My poor fiancé… He didn’t know what he had gotten himself into!

This was 11 years ago.

As I wrote in the last article, my inner reality has changed dramatically.

A few months ago, while I had to declare some products we bought in Germany, there was a German officer who made that whole process very complicated. He wanted to know every detail, asking me a million questions, where in the past it was a very quick and easy process.

To my surprise, there were no emotions rising inside of me.

Instead, I could warmly tell him:

You know, I really appreciate you being that correct. You want to do this job the right way. We need more people like you in our world!

He looked at me, perplexed at first, then, with a smile that enlightened his serious posture, he mumbled

“glad to hear that”.

I left that office thrilled and deeply thankful: I was truly free to honor and appreciate people with those very same attributes I definitely couldn’t handle in the past!

You see, it was a long process. It didn’t start that weekend in Rome, rather, it had started when I left home when I was 16.
I can’t even tell you a recipe to get there, as everyone is very different and our situations are unique.

However, God knows us perfectly. He knows our background, where we come from and what we’ve experienced. This God who knows the depths of our hearts and hurts – is full of compassion, love and great capacity to lead us on this way into freedom.

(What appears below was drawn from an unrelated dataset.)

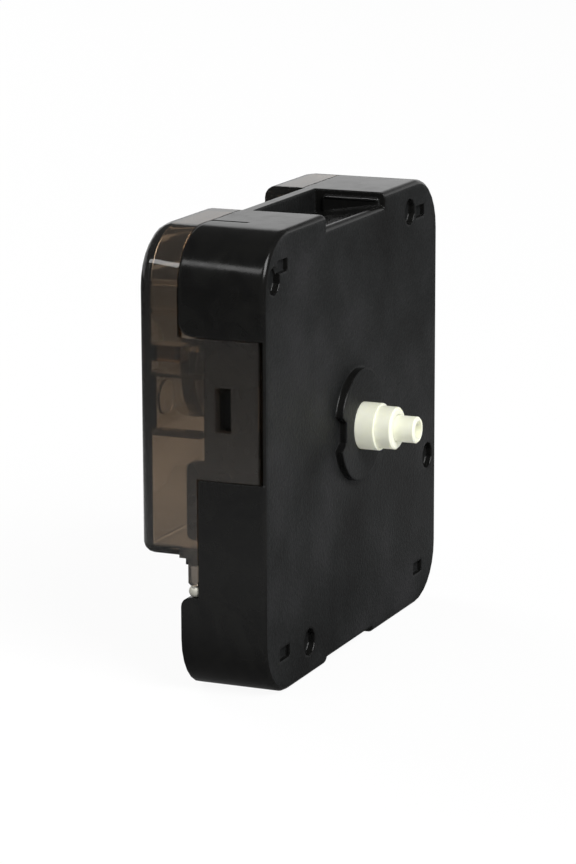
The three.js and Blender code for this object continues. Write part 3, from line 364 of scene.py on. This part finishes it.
# Ferrite, pressed and sintered: dark grey and slightly gritty, like fine stone.
def sintered_ferrite():
    material, tree = new_material("sintered_ferrite")
    coords = node(tree, "ShaderNodeTexCoord")
    grit = node(tree, "ShaderNodeTexNoise", {"Scale": 1 / mm(GRIT_MM), "Detail": 3.0},
                {"Vector": (coords, "Object")})
    tint = node(tree, "ShaderNodeValToRGB", links={"Fac": (grit, "Fac")},
                stops=[(0.3, "2c2d30"), (0.7, "45464a")])
    bump = node(tree, "ShaderNodeBump", {"Strength": 0.6, "Distance": mm(GRIT_DEPTH_MM)},
                {"Height": (grit, "Fac")})
    shader = node(tree, "ShaderNodeBsdfPrincipled", {"Metallic": 0.4, "Roughness": 0.5},
                  {"Base Color": (tint, "Color"), "Normal": (bump, "Normal")})
    node(tree, "ShaderNodeOutputMaterial", links={"Surface": (shader, "BSDF")})
    return material


# Copper wire with a coat of clear enamel: reddish brown, with a wet line of light
# along each turn.
def enamelled_copper_wire():
    material, tree = new_material("enamelled_copper_wire")
    coords = node(tree, "ShaderNodeTexCoord")
    patches = node(tree, "ShaderNodeTexNoise", {"Scale": 1 / mm(ENAMEL_PATCH_MM), "Detail": 2.0},
                   {"Vector": (coords, "Object")})
    tint = node(tree, "ShaderNodeValToRGB", links={"Fac": (patches, "Fac")},
                stops=[(0.3, "8a3a18"), (0.7, "b8602f")])
    shader = node(tree, "ShaderNodeBsdfPrincipled", {
        "Metallic": 0.7, "Roughness": 0.35, "Coat Weight": 0.6, "Coat Roughness": 0.1},
        {"Base Color": (tint, "Color")})
    node(tree, "ShaderNodeOutputMaterial", links={"Surface": (shader, "BSDF")})
    return material


# Glass-fibre laminate under solder resist: green, with the weave of the cloth
# showing faintly every half millimetre.
def resist_coated_laminate():
    material, tree = new_material("resist_coated_laminate")
    coords = node(tree, "ShaderNodeTexCoord")
    weave = node(tree, "ShaderNodeTexChecker", {
        "Scale": 1 / mm(WEAVE_MM), "Color1": linear("1f5a2c"), "Color2": linear("276634")},
        {"Vector": (coords, "Object")})
    bump = node(tree, "ShaderNodeBump", {"Strength": 0.3, "Distance": mm(WEAVE_DEPTH_MM)},
                {"Height": (weave, "Fac")})
    shader = node(tree, "ShaderNodeBsdfPrincipled",
                  {"Roughness": 0.35, "Coat Weight": 0.4, "Coat Roughness": 0.15},
                  {"Base Color": (weave, "Color"), "Normal": (bump, "Normal")})
    node(tree, "ShaderNodeOutputMaterial", links={"Surface": (shader, "BSDF")})
    return material


# Copper foil under solder resist: the same green, a little paler where it covers copper.
def resist_coated_copper():
    material, tree = new_material("resist_coated_copper")
    coords = node(tree, "ShaderNodeTexCoord")
    patches = node(tree, "ShaderNodeTexNoise", {"Scale": 1 / mm(FOIL_PATCH_MM), "Detail": 2.0},
                   {"Vector": (coords, "Object")})
    tint = node(tree, "ShaderNodeValToRGB", links={"Fac": (patches, "Fac")},
                stops=[(0.3, "4d8a3e"), (0.7, "5f9c4a")])
    shader = node(tree, "ShaderNodeBsdfPrincipled",
                  {"Roughness": 0.3, "Coat Weight": 0.5, "Coat Roughness": 0.15},
                  {"Base Color": (tint, "Color")})
    node(tree, "ShaderNodeOutputMaterial", links={"Surface": (shader, "BSDF")})
    return material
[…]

I believe what played a huge part on my journey to healing was that, countless times, I took this decision of wanting to know this God more. Who he truly is. I wanted to understand in depth what Jesus Christ had done on the Cross. What grace really means. I wanted discover His heart for me and for the people around me. I wanted to follow him no matter what would come along my way.
No matter who wronged me, what difficulties and heartaches I went through – I was very firm in my decision to give everything I have to follow him and grow into the person he made me to be.
And I believe God saw this heart of mine and lead – and still leads – me on that journey.
And what he does for me – he certainly will do for you.